*RECORDS SHOWN*.

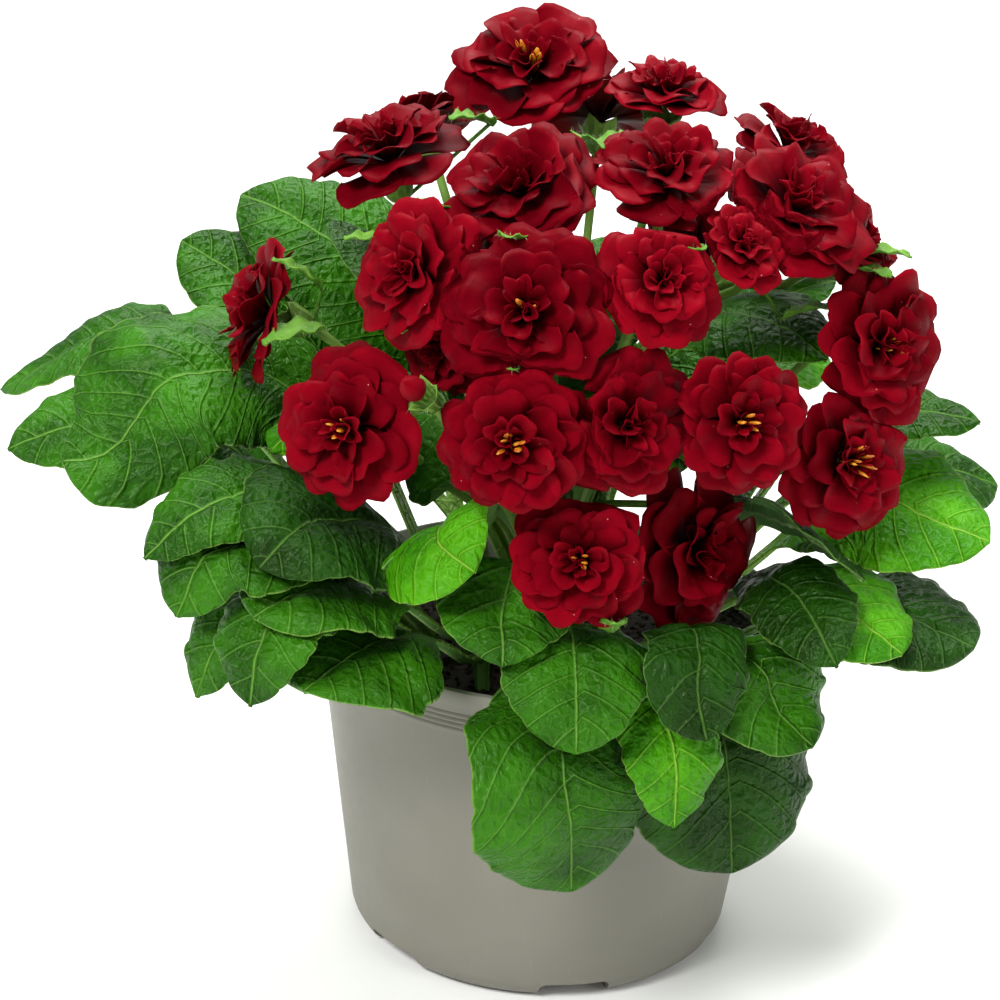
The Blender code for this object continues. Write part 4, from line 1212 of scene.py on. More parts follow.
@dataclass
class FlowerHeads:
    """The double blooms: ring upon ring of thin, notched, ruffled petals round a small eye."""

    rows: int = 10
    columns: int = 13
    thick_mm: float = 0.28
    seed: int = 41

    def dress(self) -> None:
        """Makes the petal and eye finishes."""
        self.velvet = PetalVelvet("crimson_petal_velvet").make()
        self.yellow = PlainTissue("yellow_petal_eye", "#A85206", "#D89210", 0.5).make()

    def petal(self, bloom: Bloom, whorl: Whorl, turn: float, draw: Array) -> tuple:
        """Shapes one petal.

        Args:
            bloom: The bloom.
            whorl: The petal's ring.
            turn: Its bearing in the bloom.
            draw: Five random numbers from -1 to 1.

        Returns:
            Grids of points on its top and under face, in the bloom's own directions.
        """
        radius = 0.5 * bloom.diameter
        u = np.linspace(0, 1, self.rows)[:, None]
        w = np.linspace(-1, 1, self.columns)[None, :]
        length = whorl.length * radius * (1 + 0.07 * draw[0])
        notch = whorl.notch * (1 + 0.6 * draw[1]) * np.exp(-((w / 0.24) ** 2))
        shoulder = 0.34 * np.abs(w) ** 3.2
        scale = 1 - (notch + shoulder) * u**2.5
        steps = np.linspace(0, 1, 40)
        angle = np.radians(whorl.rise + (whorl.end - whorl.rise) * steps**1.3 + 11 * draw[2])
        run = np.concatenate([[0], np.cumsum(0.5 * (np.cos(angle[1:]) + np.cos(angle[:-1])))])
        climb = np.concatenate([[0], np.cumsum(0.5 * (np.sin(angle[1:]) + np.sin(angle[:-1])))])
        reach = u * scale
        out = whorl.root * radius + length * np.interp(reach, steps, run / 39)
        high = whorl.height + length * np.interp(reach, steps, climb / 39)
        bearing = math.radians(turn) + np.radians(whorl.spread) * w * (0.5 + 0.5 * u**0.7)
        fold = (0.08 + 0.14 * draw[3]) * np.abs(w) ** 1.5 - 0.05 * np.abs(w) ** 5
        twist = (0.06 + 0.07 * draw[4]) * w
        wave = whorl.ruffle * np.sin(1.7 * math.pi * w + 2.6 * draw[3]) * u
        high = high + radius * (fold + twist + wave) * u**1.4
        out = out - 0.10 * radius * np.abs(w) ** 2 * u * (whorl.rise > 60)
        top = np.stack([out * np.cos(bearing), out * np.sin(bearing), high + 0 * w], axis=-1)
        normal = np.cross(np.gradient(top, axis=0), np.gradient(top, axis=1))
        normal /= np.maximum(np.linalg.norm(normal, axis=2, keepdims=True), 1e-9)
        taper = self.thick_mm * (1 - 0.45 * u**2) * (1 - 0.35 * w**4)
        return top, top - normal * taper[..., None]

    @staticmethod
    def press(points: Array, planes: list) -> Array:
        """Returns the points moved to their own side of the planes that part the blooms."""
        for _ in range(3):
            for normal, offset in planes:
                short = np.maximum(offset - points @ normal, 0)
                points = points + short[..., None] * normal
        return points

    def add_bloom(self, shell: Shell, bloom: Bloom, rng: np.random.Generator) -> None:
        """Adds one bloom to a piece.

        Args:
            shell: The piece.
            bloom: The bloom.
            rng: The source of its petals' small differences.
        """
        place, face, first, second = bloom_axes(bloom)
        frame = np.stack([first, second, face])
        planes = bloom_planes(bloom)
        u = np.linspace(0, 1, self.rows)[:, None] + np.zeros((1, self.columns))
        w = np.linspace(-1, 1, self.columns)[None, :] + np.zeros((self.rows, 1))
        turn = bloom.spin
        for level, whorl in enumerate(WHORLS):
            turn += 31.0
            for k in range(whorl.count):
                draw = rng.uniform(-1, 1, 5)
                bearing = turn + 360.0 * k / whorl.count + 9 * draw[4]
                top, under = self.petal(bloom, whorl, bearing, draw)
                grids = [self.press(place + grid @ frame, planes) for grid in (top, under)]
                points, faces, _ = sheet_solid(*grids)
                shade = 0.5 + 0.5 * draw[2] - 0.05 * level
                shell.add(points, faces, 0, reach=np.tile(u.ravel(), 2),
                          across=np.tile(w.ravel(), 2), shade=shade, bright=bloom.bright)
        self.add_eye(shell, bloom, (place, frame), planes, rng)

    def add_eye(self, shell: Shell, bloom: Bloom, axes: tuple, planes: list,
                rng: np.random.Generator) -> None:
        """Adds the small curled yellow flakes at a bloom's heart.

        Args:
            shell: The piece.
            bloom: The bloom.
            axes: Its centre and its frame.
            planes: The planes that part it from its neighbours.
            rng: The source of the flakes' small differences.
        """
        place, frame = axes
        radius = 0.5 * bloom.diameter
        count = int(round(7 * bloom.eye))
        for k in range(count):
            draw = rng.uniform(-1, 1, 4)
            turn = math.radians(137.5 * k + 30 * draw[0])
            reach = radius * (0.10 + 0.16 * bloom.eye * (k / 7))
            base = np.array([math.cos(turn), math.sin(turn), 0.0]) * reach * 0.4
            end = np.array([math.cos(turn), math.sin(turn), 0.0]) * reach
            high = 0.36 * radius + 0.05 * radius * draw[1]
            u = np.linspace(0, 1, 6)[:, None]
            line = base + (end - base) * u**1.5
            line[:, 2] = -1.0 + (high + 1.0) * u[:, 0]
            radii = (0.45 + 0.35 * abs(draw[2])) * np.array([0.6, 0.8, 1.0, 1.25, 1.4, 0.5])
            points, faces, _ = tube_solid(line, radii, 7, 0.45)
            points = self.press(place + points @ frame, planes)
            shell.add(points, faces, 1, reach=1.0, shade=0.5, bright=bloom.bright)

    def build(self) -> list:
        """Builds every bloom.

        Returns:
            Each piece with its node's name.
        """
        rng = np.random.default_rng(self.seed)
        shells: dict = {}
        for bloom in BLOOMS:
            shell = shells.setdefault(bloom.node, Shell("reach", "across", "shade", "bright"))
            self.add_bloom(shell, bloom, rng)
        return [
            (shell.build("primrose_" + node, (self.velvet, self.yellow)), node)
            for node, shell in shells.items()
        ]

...

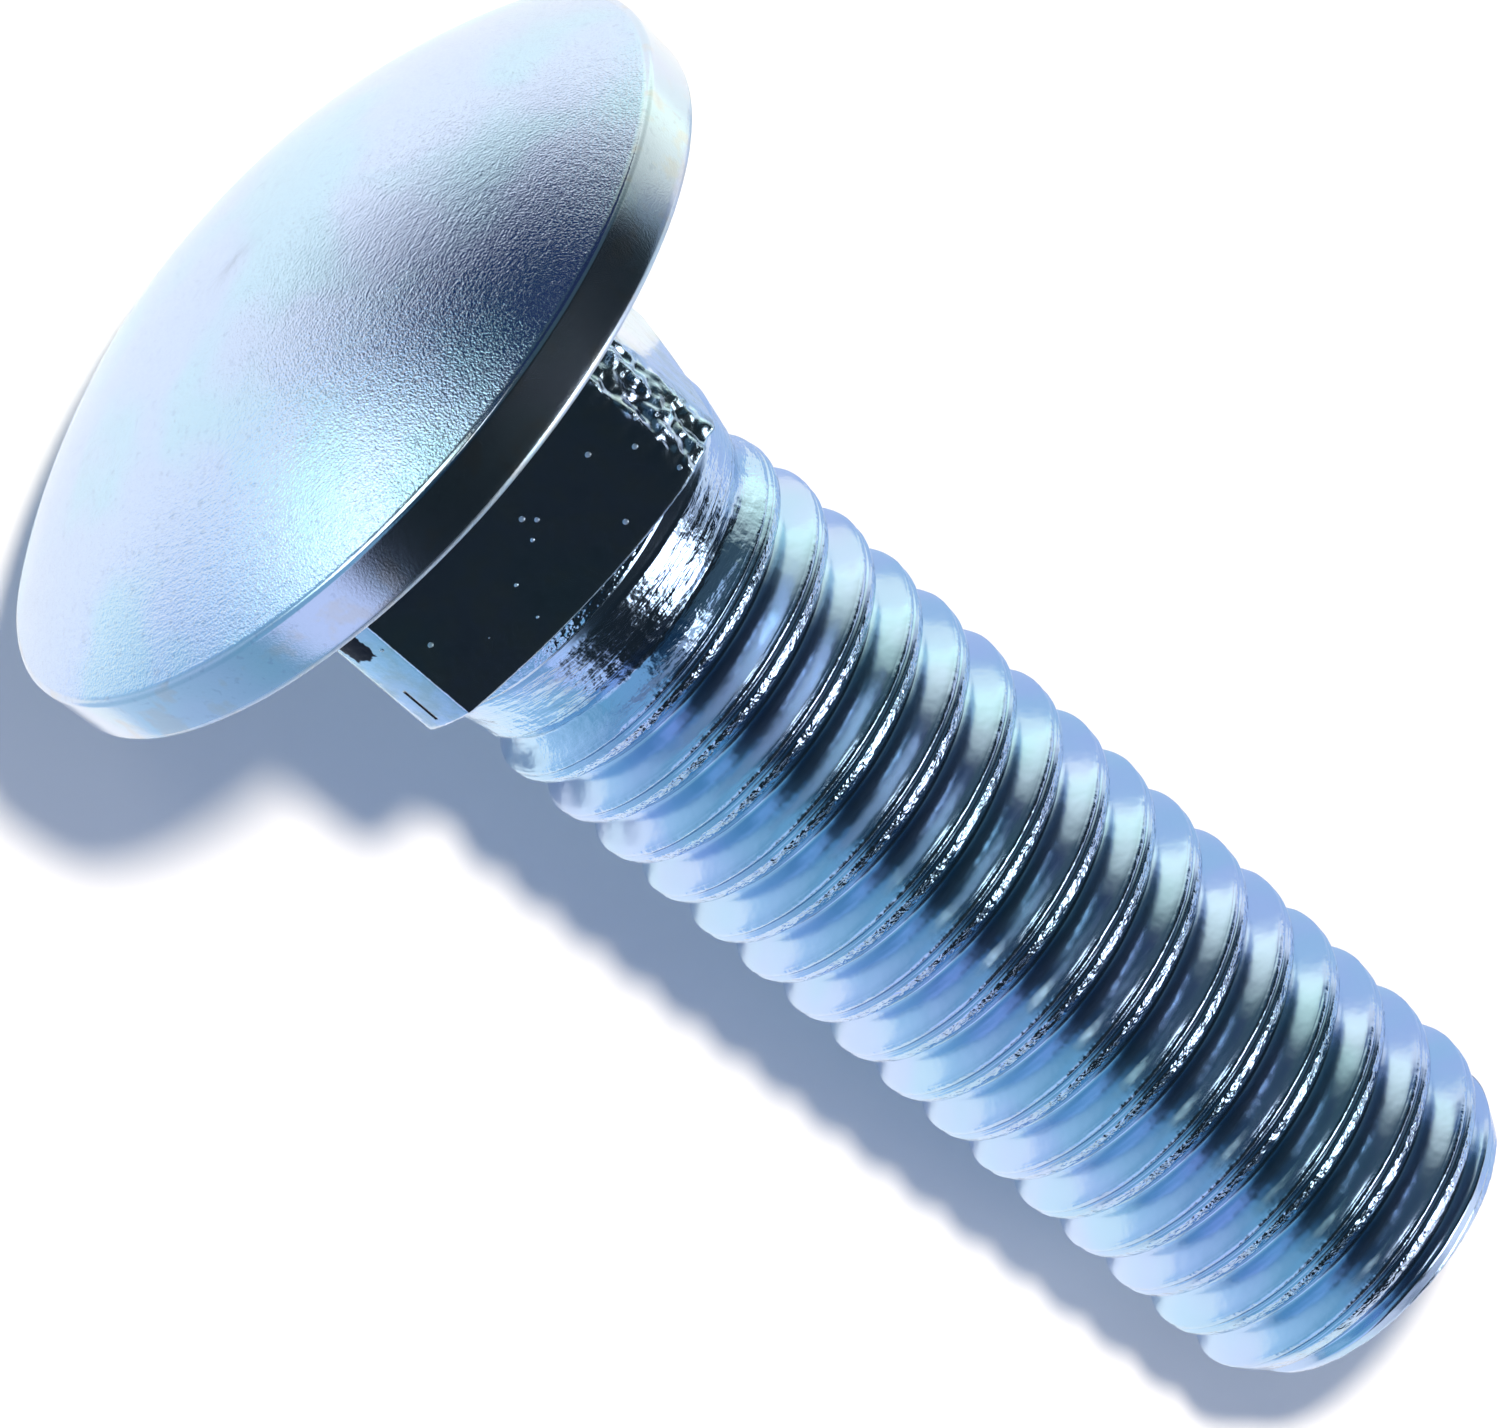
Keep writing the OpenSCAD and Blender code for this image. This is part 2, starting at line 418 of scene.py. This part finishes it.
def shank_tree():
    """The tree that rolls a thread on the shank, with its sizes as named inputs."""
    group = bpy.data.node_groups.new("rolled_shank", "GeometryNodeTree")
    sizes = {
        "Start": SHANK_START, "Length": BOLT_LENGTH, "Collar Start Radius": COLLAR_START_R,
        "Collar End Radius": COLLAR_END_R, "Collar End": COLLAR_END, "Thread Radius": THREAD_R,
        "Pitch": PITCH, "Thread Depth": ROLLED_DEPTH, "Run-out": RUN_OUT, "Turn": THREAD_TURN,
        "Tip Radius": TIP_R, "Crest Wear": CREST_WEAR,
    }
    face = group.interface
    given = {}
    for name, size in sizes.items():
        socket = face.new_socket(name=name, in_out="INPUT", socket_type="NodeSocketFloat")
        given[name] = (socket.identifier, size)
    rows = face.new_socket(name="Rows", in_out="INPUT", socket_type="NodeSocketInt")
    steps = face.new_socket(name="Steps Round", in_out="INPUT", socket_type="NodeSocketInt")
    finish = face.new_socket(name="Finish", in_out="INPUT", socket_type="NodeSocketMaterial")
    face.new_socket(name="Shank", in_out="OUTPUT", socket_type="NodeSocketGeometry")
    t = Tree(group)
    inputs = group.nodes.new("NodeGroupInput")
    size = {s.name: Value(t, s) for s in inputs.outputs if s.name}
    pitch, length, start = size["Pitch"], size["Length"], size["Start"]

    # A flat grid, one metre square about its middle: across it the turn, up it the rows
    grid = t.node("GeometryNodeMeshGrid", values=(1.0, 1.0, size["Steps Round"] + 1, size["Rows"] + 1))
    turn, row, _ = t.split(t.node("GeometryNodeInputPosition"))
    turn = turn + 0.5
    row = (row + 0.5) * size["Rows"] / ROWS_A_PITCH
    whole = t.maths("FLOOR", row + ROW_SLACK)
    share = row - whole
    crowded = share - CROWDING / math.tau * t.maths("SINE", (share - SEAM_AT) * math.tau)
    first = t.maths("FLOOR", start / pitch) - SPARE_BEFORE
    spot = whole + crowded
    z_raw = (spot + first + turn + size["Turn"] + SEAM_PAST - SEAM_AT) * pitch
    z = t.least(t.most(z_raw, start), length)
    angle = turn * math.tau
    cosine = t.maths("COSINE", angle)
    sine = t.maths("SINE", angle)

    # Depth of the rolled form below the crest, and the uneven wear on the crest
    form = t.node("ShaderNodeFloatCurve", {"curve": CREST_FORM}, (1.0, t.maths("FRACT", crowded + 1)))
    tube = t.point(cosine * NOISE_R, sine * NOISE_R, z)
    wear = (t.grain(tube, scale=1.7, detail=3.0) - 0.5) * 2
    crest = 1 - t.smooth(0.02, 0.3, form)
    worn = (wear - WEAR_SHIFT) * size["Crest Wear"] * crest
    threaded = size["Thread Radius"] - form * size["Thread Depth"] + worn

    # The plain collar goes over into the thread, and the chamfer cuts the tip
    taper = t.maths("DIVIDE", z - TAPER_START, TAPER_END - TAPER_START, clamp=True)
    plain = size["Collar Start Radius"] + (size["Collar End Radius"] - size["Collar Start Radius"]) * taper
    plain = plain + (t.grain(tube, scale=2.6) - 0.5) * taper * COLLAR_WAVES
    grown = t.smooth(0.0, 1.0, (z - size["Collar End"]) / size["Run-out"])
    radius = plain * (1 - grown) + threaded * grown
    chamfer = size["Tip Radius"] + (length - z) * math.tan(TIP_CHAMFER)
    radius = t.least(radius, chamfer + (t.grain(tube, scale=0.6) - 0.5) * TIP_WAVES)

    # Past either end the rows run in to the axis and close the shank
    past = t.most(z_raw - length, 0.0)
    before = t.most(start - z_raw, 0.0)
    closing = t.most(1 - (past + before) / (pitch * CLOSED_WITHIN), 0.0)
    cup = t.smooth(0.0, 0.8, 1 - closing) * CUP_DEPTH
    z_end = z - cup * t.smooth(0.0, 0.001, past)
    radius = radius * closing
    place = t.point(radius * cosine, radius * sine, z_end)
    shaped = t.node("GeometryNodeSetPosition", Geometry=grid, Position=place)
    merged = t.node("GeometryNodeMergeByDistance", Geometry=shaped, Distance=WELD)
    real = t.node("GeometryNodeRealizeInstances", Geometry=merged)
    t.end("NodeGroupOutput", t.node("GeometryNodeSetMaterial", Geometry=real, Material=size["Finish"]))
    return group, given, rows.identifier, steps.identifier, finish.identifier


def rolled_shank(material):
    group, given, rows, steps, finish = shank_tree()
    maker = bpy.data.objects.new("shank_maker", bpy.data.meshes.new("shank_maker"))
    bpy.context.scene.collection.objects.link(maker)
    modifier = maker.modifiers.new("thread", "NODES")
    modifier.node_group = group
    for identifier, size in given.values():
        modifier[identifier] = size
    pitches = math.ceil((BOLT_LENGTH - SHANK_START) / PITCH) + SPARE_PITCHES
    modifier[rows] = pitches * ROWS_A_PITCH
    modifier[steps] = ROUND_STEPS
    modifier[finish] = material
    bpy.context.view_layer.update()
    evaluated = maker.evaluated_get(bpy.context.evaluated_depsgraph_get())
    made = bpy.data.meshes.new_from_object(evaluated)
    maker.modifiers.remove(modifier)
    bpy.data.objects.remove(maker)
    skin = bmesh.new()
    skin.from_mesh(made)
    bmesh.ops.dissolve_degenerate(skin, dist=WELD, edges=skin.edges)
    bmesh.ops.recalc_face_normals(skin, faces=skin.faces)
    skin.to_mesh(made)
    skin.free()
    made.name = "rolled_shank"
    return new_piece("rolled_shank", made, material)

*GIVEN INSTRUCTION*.
From the records above, retype only the lines starting at the line that contains "The Blender code" and ending at the line that contains "seed: int = 41", both included.

*ANSWER TO THIS TASK*.
The Blender code for this object continues. Write part 4, from line 1212 of scene.py on. More parts follow.
@dataclass
class FlowerHeads:
    """The double blooms: ring upon ring of thin, notched, ruffled petals round a small eye."""

    rows: int = 10
    columns: int = 13
    thick_mm: float = 0.28
    seed: int = 41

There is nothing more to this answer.